Wednesday, June 25, 2014

Album Review: OH/KY by Jeremy Pinnell




From the first steel guitar strands of OH/KY by JeremyPinnell, you know you’re in for a little slice of classic Country heaven. On the opening track, “The Way Country Sounds”, Jeremy sings, “It sounds like this, it sounds like that, it sounds like heaven when you feel low down.
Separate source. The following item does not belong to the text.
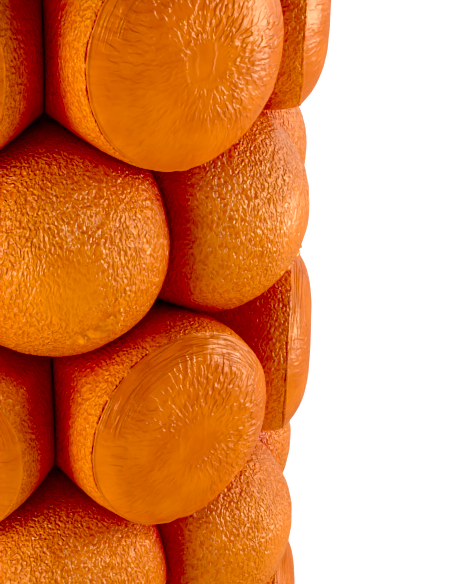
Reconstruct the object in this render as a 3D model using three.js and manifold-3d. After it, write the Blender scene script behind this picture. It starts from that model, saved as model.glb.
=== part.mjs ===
// A massage roller: a rigid hollow core tube covered with soft knobs.
// The knobs sit in level rows of seven. Rows of flat-topped knobs alternate with rows of
// round knobs, and each row is turned half a step so that it nests into the rows beside it.
// Millimetres, +Z up along the roller's axis, origin at the middle of the lower end.
import * as THREE from 'three';
import { mergeVertices } from 'three/addons/utils/BufferGeometryUtils.js';
import Module from 'manifold-3d';

const wasm = await Module();
wasm.setup();

// ---- Driving dimensions -------------------------------------------------------------
const KNOBS_PER_ROW = 7;
const ROWS = 7; // the first, third, fifth and seventh rows are flat-topped

const REACH = 73; // roller axis to the crown of a flat-topped knob
const ROUND_PROUD = 1.8; // how much farther out the crown of a round knob is
const TUBE_RADIUS = 42; // outside of the core tube
const TUBE_WALL = 4;
const TUBE_CHAMFER = 0.6; // broken edges of the tube's sawn ends
const TUBE_STAND = 0.8; // how far the tube stands out past the last row at each end

const RIM_RADIUS = 25.5; // crisp round edge of a flat-topped knob's cap
const CAP_RISE = 6.5; // crown of the cap above its rim
const BELLY_BULGE = 1.4; // how far the side wall swells past the rim
const BELLY_DROP = 9.5; // rim to the widest level of the side wall
const NECK_RADIUS = 25.2; // side wall just above the foot

const ROUND_RADIUS = 27.5; // widest radius of a round knob
const ROUND_DEPTH = 28.1; // crown of a round knob to its widest level

const FOOT_THICKNESS = 5; // spread foot that is glued to the tube
const NECK_RISE = 1.5; // foot to neck
const SQUEEZE = 1.7; // how much two knobs of neighbouring rows press into each other
const GAP = 0.3; // air left between any two pieces

// ---- Fineness of the facets ---------------------------------------------------------
const KNOB_FACETS = 16;
const TUBE_FACETS = 8 * KNOBS_PER_ROW; // a whole number for each half step round
const CAP_RINGS = [1, 0.78, 0.45]; // shares of the rim's radius
const ROUND_RINGS = 4;

// ---- Derived sizes and places -------------------------------------------------------
const STEP = (2 * Math.PI) / KNOBS_PER_ROW;
const TUBE_BORE_RADIUS = TUBE_RADIUS - TUBE_WALL;
const SEAT_RADIUS = TUBE_RADIUS + GAP;
const BELLY_RADIUS = RIM_RADIUS + BELLY_BULGE;
const ROUND_REACH = REACH + ROUND_PROUD;
const RIM_LEVEL = REACH - CAP_RISE;
const BELLY_LEVEL = RIM_LEVEL - BELLY_DROP;

// Two knobs of neighbouring rows are half a step apart round the axis. Their rows are as
// far apart as their widest radii ask for, less the squeeze.
const HALF_STEP_CHORD = 2 * BELLY_LEVEL * Math.sin(STEP / 4);
const ROW_PITCH = Math.sqrt((BELLY_RADIUS + ROUND_RADIUS - SQUEEZE) ** 2 - HALF_STEP_CHORD ** 2);

// The foot fills its share of the tube, out to the farthest corner of that share.
const FOOT_RADIUS = (HALF_STEP_CHORD ** 2 + ROW_PITCH ** 2) / (2 * ROW_PITCH) + GAP;
const FOOT_TOP = TUBE_RADIUS + FOOT_THICKNESS;
const NECK_LEVEL = FOOT_TOP + NECK_RISE;

const KNOB_END = BELLY_RADIUS; // row centre to the outer side of the last row
const TUBE_LENGTH = (ROWS - 1) * ROW_PITCH + 2 * (KNOB_END + TUBE_STAND);
const FIRST_ROW = TUBE_STAND + KNOB_END;

// ---- Materials ----------------------------------------------------------------------
const smoothCapFoam = new THREE.MeshStandardMaterial({ color: 0xdb6b09, roughness: 0.42, metalness: 0 });
const pebbledFoam = new THREE.MeshStandardMaterial({ color: 0xce6000, roughness: 0.55, metalness: 0 });
const coreShell = new THREE.MeshStandardMaterial({ color: 0x2a2b2d, roughness: 0.5, metalness: 0 });

// ---- Solids -------------------------------------------------------------------------
function toSolid(geometry) {
  const bare = geometry.clone();
  bare.deleteAttribute('normal');
  bare.deleteAttribute('uv');
  const merged = mergeVertices(bare, 1e-4);
  const mesh = new wasm.Mesh({
    numProp: 3,
    vertProperties: new Float32Array(merged.attributes.position.array),
    triVerts: new Uint32Array(merged.index.array),
  });
  return new wasm.Manifold(mesh);
}

function toGeometry(solid) {
  const mesh = solid.getMesh();
  const geometry = new THREE.BufferGeometry();
  geometry.setAttribute('position', new THREE.BufferAttribute(mesh.vertProperties, 3));
  geometry.setIndex(new THREE.BufferAttribute(mesh.triVerts, 1));
  geometry.computeVertexNormals();
  return geometry;
}

// A solid of revolution about +X from a profile of [level along X, radius] points.
function turnedAboutX(profile, facets) {
  const outline = profile.map(([level, radius]) => new THREE.Vector2(radius, level));
  return toSolid(new THREE.LatheGeometry(outline, facets).rotateZ(-Math.PI / 2));
}

// A solid of revolution about +Z from a profile of [height, radius] points.
function turnedAboutZ(profile, facets) {
  const outline = profile.map(([height, radius]) => new THREE.Vector2(radius, height));
  return new THREE.LatheGeometry(outline, facets).rotateX(Math.PI / 2);
}

// Everything beyond a plane that has the given normal, from the given distance on.
function beyond(point, normal, offset) {
  const size = 4 * ROUND_REACH;
  const block = new THREE.BoxGeometry(size, size, size);
  block.translate(0, 0, size / 2 + offset);
  const turn = new THREE.Quaternion().setFromUnitVectors(new THREE.Vector3(0, 0, 1), normal);
  block.applyQuaternion(turn);
  block.translate(point.x, point.y, point.z);
  return toSolid(block);
}

// ---- Knob profiles, from the roller's axis outwards -----------------------------------
// A knob's outer points, led up to by its foot. A point that would lie in the foot is
// left to the foot.
function onFoot(points) {
  const start = TUBE_RADIUS * Math.cos(STEP / 2) - GAP;
  const foot = [[start, 0], [start, FOOT_RADIUS], [FOOT_TOP, FOOT_RADIUS]];
  return foot.concat(points.filter(([level]) => level > FOOT_TOP));
}

function flatTopProfile() {
  const points = [
    [NECK_LEVEL, NECK_RADIUS],
    [BELLY_LEVEL, BELLY_RADIUS],
    [RIM_LEVEL - BELLY_DROP / 3, RIM_RADIUS + BELLY_BULGE * 0.75],
  ];
  // The cap is nearly level in its middle and rolls over to the rim.
  for (const share of CAP_RINGS) {
    points.push([REACH - CAP_RISE * share ** 4, RIM_RADIUS * share]);
  }
  points.push([REACH, 0]);
  return onFoot(points);
}

function roundTopProfile() {
  const points = [];
  const widestLevel = ROUND_REACH - ROUND_DEPTH;
  const neckAngle = Math.asin(Math.max(0, NECK_LEVEL - widestLevel) / ROUND_DEPTH);
  for (let i = 0; i < ROUND_RINGS; i += 1) {
    const angle = neckAngle + (Math.PI / 2 - neckAngle) * (i / ROUND_RINGS);
    points.push([widestLevel + ROUND_DEPTH * Math.sin(angle), ROUND_RADIUS * Math.cos(angle)]);
  }
  points.push([ROUND_REACH, 0]);
  return onFoot(points);
}

// ---- One knob, on +X at height 0, cut back from each neighbour that it has -------------
// A neighbour is met on the plane halfway to it: beside it in its own row, and half a
// step round in the row above or below. Where there is no row, the foot ends level.
function knobSolid(profile, hasRowAbove, hasRowBelow) {
  let knob = turnedAboutX(profile, KNOB_FACETS);
  knob = knob.subtract(toSolid(turnedAboutZ([
    [-2 * ROW_PITCH, 0],
    [-2 * ROW_PITCH, SEAT_RADIUS],
    [2 * ROW_PITCH, SEAT_RADIUS],
    [2 * ROW_PITCH, 0],
  ], TUBE_FACETS)));
  for (const side of [-1, 1]) {
    const normal = new THREE.Vector3(-Math.sin(STEP / 2), side * Math.cos(STEP / 2), 0);
    knob = knob.subtract(beyond(new THREE.Vector3(), normal, -GAP / 2));
  }
  for (const [up, hasRow] of [[1, hasRowAbove], [-1, hasRowBelow]]) {
    if (!hasRow) {
      knob = knob.subtract(beyond(new THREE.Vector3(), new THREE.Vector3(0, 0, up), KNOB_END));
      continue;
    }
    for (const side of [-1, 1]) {
      const here = new THREE.Vector3(BELLY_LEVEL, 0, 0);
      const there = new THREE.Vector3(
        BELLY_LEVEL * Math.cos(STEP / 2),
        side * BELLY_LEVEL * Math.sin(STEP / 2),
        up * ROW_PITCH,
      );
      const middle = here.clone().add(there).multiplyScalar(0.5);
      const normal = there.sub(here).normalize();
      knob = knob.subtract(beyond(middle, normal, -GAP / 2));
    }
  }
  return knob;
}

// ---- The roller ---------------------------------------------------------------------
const roller = new THREE.Group();

const tube = new THREE.Mesh(turnedAboutZ([
  [TUBE_CHAMFER, TUBE_RADIUS],
  [TUBE_LENGTH - TUBE_CHAMFER, TUBE_RADIUS],
  [TUBE_LENGTH, TUBE_RADIUS - TUBE_CHAMFER],
  [TUBE_LENGTH, TUBE_BORE_RADIUS + TUBE_CHAMFER],
  [TUBE_LENGTH - TUBE_CHAMFER, TUBE_BORE_RADIUS],
  [TUBE_CHAMFER, TUBE_BORE_RADIUS],
  [0, TUBE_BORE_RADIUS + TUBE_CHAMFER],
  [0, TUBE_RADIUS - TUBE_CHAMFER],
  [TUBE_CHAMFER, TUBE_RADIUS],
], TUBE_FACETS), coreShell);
tube.name = 'core_tube';
roller.add(tube);

for (let row = 0; row < ROWS; row += 1) {
  const flatTopped = row % 2 === 0;
  const profile = flatTopped ? flatTopProfile() : roundTopProfile();
  const knob = toGeometry(knobSolid(profile, row < ROWS - 1, row > 0));
  // Flat rows start on +Y and round rows half a step on, so that the roller is as wide
  // on one side of its axis as on the other.
  const firstAngle = Math.PI / 2 + (flatTopped ? 0 : STEP / 2);
  for (let place = 0; place < KNOBS_PER_ROW; place += 1) {
    const mesh = new THREE.Mesh(knob, flatTopped ? smoothCapFoam : pebbledFoam);
    const kind = flatTopped ? 'flat_knob' : 'round_knob';
    mesh.name = `${kind}_row${row + 1}_${place + 1}`;
    mesh.position.z = FIRST_ROW + row * ROW_PITCH;
    mesh.rotation.z = firstAngle + place * STEP;
    roller.add(mesh);
  }
}

export default roller;
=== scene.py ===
# %% [markdown]
# # A foam massage roller with flat and round knobs
# The roller is a stiff tube with forty-nine foam knobs glued round it, in seven rings of seven.
# The rings take turns: knobs with a flat face, then knobs with a round one, each ring turned by
# half a knob so that every knob sits in the hollow between its neighbours.
# A roller could be modelled as one bumpy skin, but a maker glues on separate mouldings, and only
# separate pieces give the sharp dark creases between them. So each knob here is its own object.
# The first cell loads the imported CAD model, which fixes every place and size.

# %% Load the frame
from math import cos, pi, radians, sin

import bpy
import numpy as np
from mathutils import Matrix, Vector


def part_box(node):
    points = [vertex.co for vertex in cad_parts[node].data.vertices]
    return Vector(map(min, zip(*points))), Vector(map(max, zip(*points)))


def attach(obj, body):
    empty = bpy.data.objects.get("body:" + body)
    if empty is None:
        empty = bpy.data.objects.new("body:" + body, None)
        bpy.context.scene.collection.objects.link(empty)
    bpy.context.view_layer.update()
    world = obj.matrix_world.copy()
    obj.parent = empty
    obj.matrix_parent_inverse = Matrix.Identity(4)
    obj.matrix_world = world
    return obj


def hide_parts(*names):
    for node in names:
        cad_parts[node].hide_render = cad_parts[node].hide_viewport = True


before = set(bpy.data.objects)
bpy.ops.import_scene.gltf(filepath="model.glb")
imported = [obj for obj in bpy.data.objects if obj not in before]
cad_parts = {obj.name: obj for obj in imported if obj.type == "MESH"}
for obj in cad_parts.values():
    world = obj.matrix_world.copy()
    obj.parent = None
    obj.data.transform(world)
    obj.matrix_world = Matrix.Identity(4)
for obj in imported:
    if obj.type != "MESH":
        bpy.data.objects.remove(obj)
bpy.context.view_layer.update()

# %% [markdown]
# ## Sizes that the frame gives
# On the real roller every knob sits on the same tube, so one height, one reach and one angle place
# them all. These could be typed in again, but then two models would have to be kept in step.
# Reading them from the CAD nodes' boxes lets a change of size there arrive here by itself. Blender
# works in metres, and foam is easier to think about in millimetres, so `MM` turns one into the
# other.

# %% Measure the frame
MM = 0.001
KNOBS_PER_ROW = 7
ROWS = 7
STEP = 2 * pi / KNOBS_PER_ROW


def middle_height(node):
    low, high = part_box(node)
    return (low.z + high.z) / 2


ROW_PITCH = (middle_height("flat_knob_row5_1") - middle_height("flat_knob_row3_1")) / 2
ROW_3 = middle_height("flat_knob_row3_1")
FLAT_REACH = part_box("flat_knob_row1_1")[1].y
ROUND_REACH = -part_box("round_knob_row2_4")[0].y
tube_low, tube_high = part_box("core_tube")
TUBE_RADIUS = (tube_high.x - tube_low.x) / 2
BORE_RADIUS = min(Vector(v.co.xy).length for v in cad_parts["core_tube"].data.vertices)


def row_height(row):
    return ROW_3 + (row - 3) * ROW_PITCH


LARGE_NUDGES = {(7, 4): -3.4, (5, 4): -3.4}
SMALL_NUDGE = 0.35
LAST_NUDGED_ROW = 3
nudge_rng = np.random.default_rng(7)
small_nudges = nudge_rng.uniform(-SMALL_NUDGE, SMALL_NUDGE, (ROWS + 1, KNOBS_PER_ROW + 1))


def knob_azimuth(row, place):
    """Which way a knob faces, with the small error of gluing it by hand."""
    place = (place - 1) % KNOBS_PER_ROW + 1
    small = small_nudges[row, place] if row <= LAST_NUDGED_ROW else 0
    nudge = LARGE_NUDGES.get((row, place), small)
    half_step = 0 if row % 2 == 1 else STEP / 2
    return pi / 2 + (place - 1) * STEP + half_step + radians(nudge)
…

You live the life I live, you would know the way Country sounds.” Or you could just listen to his album.

With a yearning baritone voice with just a hint of rasp, Jeremy pays tribute to classic Country themes like rodeos, loose women and the outlaw life, as evidenced by his songs, “Rodeo,” “Loose Women,” and “Outlaw Life.” His emotionally compelling voice really shines on his lost love ballads, “Sleep Song”, “Them Days and Nights”, “Cold, Cold Wind”, and “Angel of Mine.”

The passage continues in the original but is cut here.